The law allows soldiers to keep and interrogate suspects and handle corpses in remote combat zones until civilian police or prosecutors' agents arrive.

Opponents say those are duties civilian police should perform. The government claims its soldiers need more flexibility in the field.

Armed forces chief Gen. Fernando Tapias applauded a provision requiring disciplinary investigations against soldiers and police to be completed within 60 days.

He said leftist guerrillas are often behind human rights accusations designed to tie up effective commanders and troops in court.

The Skymaster piloted by the Americans was also in the air and in radio contact with his helicopter during the battle, he sad. However, the crewmember said he did not believe the Americans at any time pinpointed any targets within the village.

McClintock, reached by The Associated Press by phone at his home in Florida, said he did not recall any bombing incident. He described himself as an airplane mechanic and a former U.S. serviceman, and referred further questions to AirScan.

Colombia is receiving $1.3 billion in U.S. aid for its Plan Colombia, a massive anti-drug plan that combines aerial spraying and alternative crops with efforts to target drug barons — who in many cases are protected by factions in Colombia's long civil war.

U.S. military advisors and civilian contractors are both involved in the plan. Critics say it is a dangerous militarization of the war on drugs that could draw the United States into the civil war. Supporters contend the support in necessary to reduce the flow of cocaine into the United States and stabilize South America's oldest democracy.

America's Plan Colombia legislation predicated the aid to Colombia on certain human rights requirements.
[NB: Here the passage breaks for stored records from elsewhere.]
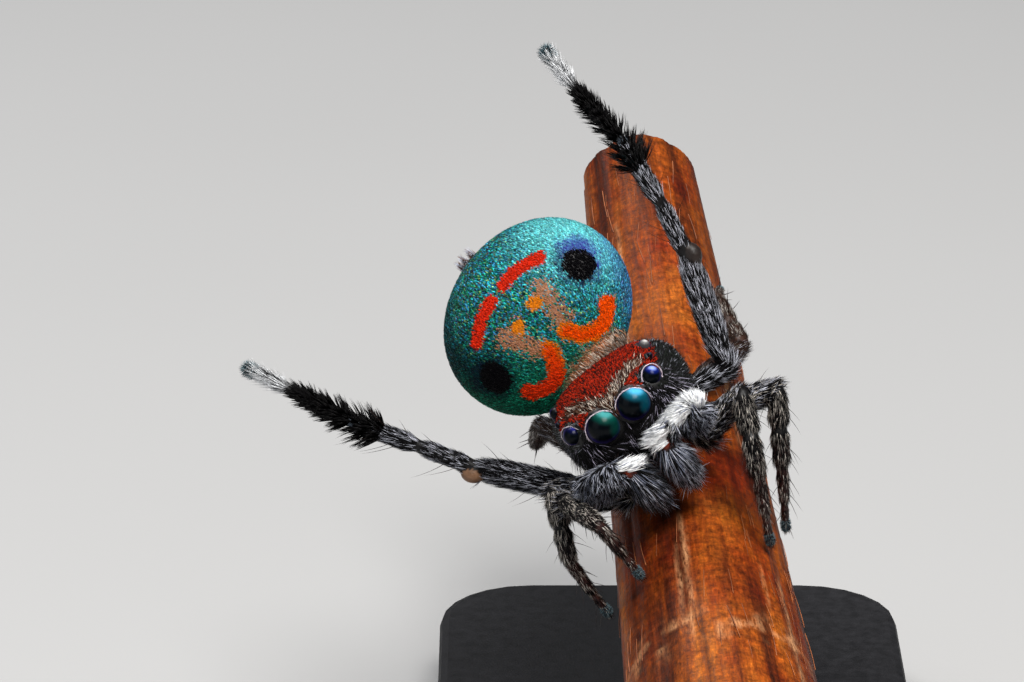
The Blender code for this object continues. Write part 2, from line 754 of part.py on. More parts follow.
head = combined(
    carapace(),
    [lens(kind, side, SOCKET_CLEAR) for kind in EYES for side in SIDES.values()],
    "DIFFERENCE",
)
node(head, "cephalothorax", "cuticle")
for kind in EYES:
    for side_name, side in SIDES.items():
        node(lens(kind, side), f"eye_{kind}_{side_name}", "eye_lens")

for side_name, side in SIDES.items():
    node(combined(jaw(side), [grown(carapace(), GAP)], "DIFFERENCE"), f"chelicera_{side_name}", "cuticle")
    arm = combined(palp_part(side, 0, PALP_JOINT, False), [grown(carapace(), GAP)], "DIFFERENCE")
    arm = combined(arm, palp_locks(side, *PALP_ARM_LOCKS), "UNION")
    node(arm, f"palp_{side_name}_arm", "white_hair")
    tip = palp_part(side, PALP_JOINT, len(PALP_ROWS) - 1, True)
    node(combined(tip, palp_locks(side, *PALP_TIP_LOCKS), "UNION"), f"palp_{side_name}_tip", "grey_hair")

node(abdomen(), "abdomen", "blue_scales")
node(combined(waist(), [grown(carapace(), GAP), grown(abdomen(), GAP)], "DIFFERENCE"), "pedicel", "cuticle")
node(combined(spinnerets(), [grown(abdomen(), GAP)], "DIFFERENCE"), "spinnerets", "grey_hair")

node(stem(), "perch_stem", "stem_bark")
seats = [rod(place, GAP) for place in ROD_PLACES.values()]
node(combined(base(), seats, "DIFFERENCE"), "stand_base", "stand_black", 30)
for name, place in ROD_PLACES.items():
    node(combined(rod(place), [stem(GAP)], "DIFFERENCE"), f"stand_rod_{name}", "stand_steel")
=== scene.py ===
"""Looks of a male peacock spider courting on a cut length of stem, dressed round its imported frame."""

import math

import bmesh
import bpy
import numpy as np
from mathutils import Matrix, Vector
from mathutils.bvhtree import BVHTree
from mathutils.kdtree import KDTree


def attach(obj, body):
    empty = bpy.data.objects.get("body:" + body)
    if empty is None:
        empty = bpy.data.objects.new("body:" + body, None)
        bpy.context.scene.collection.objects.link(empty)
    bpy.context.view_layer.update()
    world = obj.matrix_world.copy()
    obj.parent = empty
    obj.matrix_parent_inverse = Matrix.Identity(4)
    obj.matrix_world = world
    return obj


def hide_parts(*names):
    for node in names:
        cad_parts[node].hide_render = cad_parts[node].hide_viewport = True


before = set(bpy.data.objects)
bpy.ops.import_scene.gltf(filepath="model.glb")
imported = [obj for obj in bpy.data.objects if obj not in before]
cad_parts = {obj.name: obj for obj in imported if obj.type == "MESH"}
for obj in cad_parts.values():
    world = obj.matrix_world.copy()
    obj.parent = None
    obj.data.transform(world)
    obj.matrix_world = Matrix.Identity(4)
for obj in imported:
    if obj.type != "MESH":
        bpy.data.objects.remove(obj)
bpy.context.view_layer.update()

# The spider's head and thorax
# The real one is a single hard shell, flat on top, steep at the cheeks and cut off square at the face.
# Shapes are in millimetres in the spider's own frame: +X to its left, +Y to its rear, +Z up.

MM = 0.001
SIDES = {"left": 1, "right": -1}


def turn(axis, degrees):
    return Matrix.Rotation(math.radians(degrees), 4, axis)


BODY = Matrix.Translation((-0.80, -2.20, 6.00)) @ turn("Z", 8.6) @ turn("X", 2.8) @ turn("Y", -37.8)


def placed(matrix, points):
    m = np.array(matrix)
    return np.asarray(points, float) @ m[:3, :3].T + m[:3, 3]


def aimed(matrix, directions):
    return np.asarray(directions, float) @ np.array(matrix)[:3, :3].T


def unit(v):
    v = np.asarray(v, float)
    return v / np.maximum(np.linalg.norm(v, axis=-1, keepdims=True), 1e-9)


def mixed(a, b, share):
    return a + (b - a) * share


def smooth_step(low, high, value):
    t = np.clip((value - low) / (high - low), 0, 1)
    return t * t * (3 - 2 * t)


def eased(knots, places):
    """Values at many places between knots (place, value, value ...), eased through them."""
    knots = np.array(knots, float)
    last = len(knots) - 1
    slopes = np.gradient(knots, knots[:, 0], axis=0)
    i = np.clip(np.searchsorted(knots[:, 0], places, side="left") - 1, 0, last - 1)
    start, end = knots[i], knots[i + 1]
    span = (end[..., 0] - start[..., 0])[..., None]
    t = np.clip((places - start[..., 0])[..., None] / span, 0, 1)
    value = (2 * t**3 - 3 * t**2 + 1) * start + (3 * t**2 - 2 * t**3) * end
    value += span * ((t**3 - 2 * t**2 + t) * slopes[i] + (t**3 - t**2) * slopes[i + 1])
    return value[..., 1:]


CARAPACE_COAT = 0.03  # how far the skin lies inside the outline
# Place back, half width, top, bottom, and height of the widest line.
CARAPACE_ROWS = (
    (-0.04, 0.40, 0.08, -0.30, -0.12),
    (0.03, 0.62, 0.20, -0.42, -0.16),
    (0.18, 0.74, 0.27, -0.50, -0.24),
    (0.42, 0.81, 0.30, -0.86, -0.32),
    (0.70, 0.86, 0.31, -0.95, -0.38),
    (0.95, 0.90, 0.29, -0.96, -0.42),
    (1.25, 0.90, 0.16, -0.95, -0.45),
    (1.55, 0.80, -0.10, -0.92, -0.50),
    (1.82, 0.58, -0.38, -0.86, -0.58),
    (2.00, 0.26, -0.52, -0.76, -0.64),
)
CROWN_SQUARENESS, BELLY_SQUARENESS = 2.7, 2.3


def carapace(u, v):
    """Places on the shell at shares along it and round it: round share 0 is its left, 0.25 its crown."""
    u, v = np.broadcast_arrays(u, v)
    back = mixed(CARAPACE_ROWS[0][0], CARAPACE_ROWS[-1][0], u)
    half_width, top, bottom, widest = np.moveaxis(eased(CARAPACE_ROWS, back), -1, 0)
    c, s = np.cos(2 * np.pi * v), np.sin(2 * np.pi * v)
    power = np.where(s > 0, 2 / CROWN_SQUARENESS, 2 / BELLY_SQUARENESS)
    reach = np.where(s > 0, top - widest, widest - bottom) - CARAPACE_COAT
    across = (half_width - CARAPACE_COAT) * np.sign(c) * np.abs(c) ** power
    up = widest + reach * np.sign(s) * np.abs(s) ** power
    return placed(BODY, np.stack([across, back, up], -1))


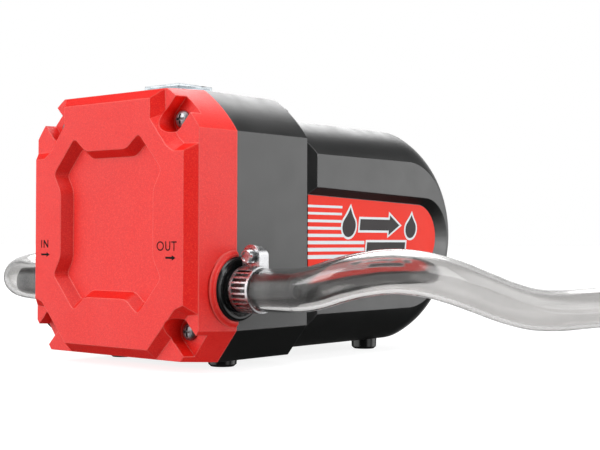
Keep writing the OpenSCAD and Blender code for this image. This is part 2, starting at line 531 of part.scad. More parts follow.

Colombia has not yet met those criteria, and the requirements were waived by the Clinton administration.

The Plan Colombia funding was authorized by Congress in 1998. But the United States has been providing aerial support to drug interdiction efforts in Colombia and Peru for more than a decade.

Last month, three Americans contracted by the CIA were aboard a surveillance plane that accompanied Peruvian jet that shot down a plane flown by Baptist missionaries.